Before this study, the best warning we ever got was about 20 hours (for a rock called 2014 AA).

  • The New Prediction: With Rubin, the average warning time jumps to about 1.5 days (36 hours).
  • The Best Case: For some larger rocks, they might get a warning weeks in advance.
  • Why it matters: This extra time is like getting a weather forecast a week in advance instead of 10 minutes. It allows scientists to:
    • Point other telescopes at the rock to figure out what it's made of.
    • Calculate exactly where it will land.
    • Send teams to the impact site to catch the meteorites (space rocks) before they are buried or washed away.

4. The "Geography" Twist

The paper found a funny pattern based on where the telescopes are located.

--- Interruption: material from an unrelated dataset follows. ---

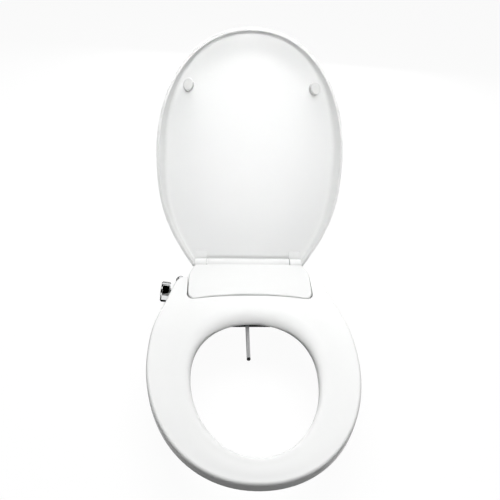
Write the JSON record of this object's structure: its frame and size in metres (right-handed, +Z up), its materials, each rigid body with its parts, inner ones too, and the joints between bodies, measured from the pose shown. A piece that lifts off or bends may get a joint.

  • The Past: All the previous 11 impactors were found by telescopes in the Northern Hemisphere (USA, Europe). So, naturally, they mostly spotted rocks hitting the Northern Hemisphere.
  • The Future: The Rubin Observatory is in Chile (Southern Hemisphere).
  • The Analogy: Imagine you have a security camera on the north side of a house. You only see people coming from the north. Now, you install a second, better camera on the south side. Suddenly, you start seeing people coming from the south that the first camera missed.
  • The Result: Rubin will likely spot rocks hitting the Southern Hemisphere that other telescopes can't see. It won't replace the old telescopes; it will fill the "blind spot" in the sky.

5. The Bottom Line

  • How many? Rubin is expected to find 1 to 2 of these meter-sized rocks every year.
  • Is it a lot? It's not a huge number, but it doubles our current success rate.
  • Why care? These rocks are tiny (the size of a car or a bus), but they are the perfect "test subjects." By studying them before they hit, we learn about the building blocks of our solar system. Plus, if we can catch these small ones, we get better at spotting the big, dangerous ones (like the one that could hit a city) before it's too late.

In summary: The Vera C. Rubin Observatory is about to become the world's best "space traffic cop." By using a special "streak-detecting" method, it will give us a much longer head start on incoming space rocks, turning a surprise crash into a planned scientific event.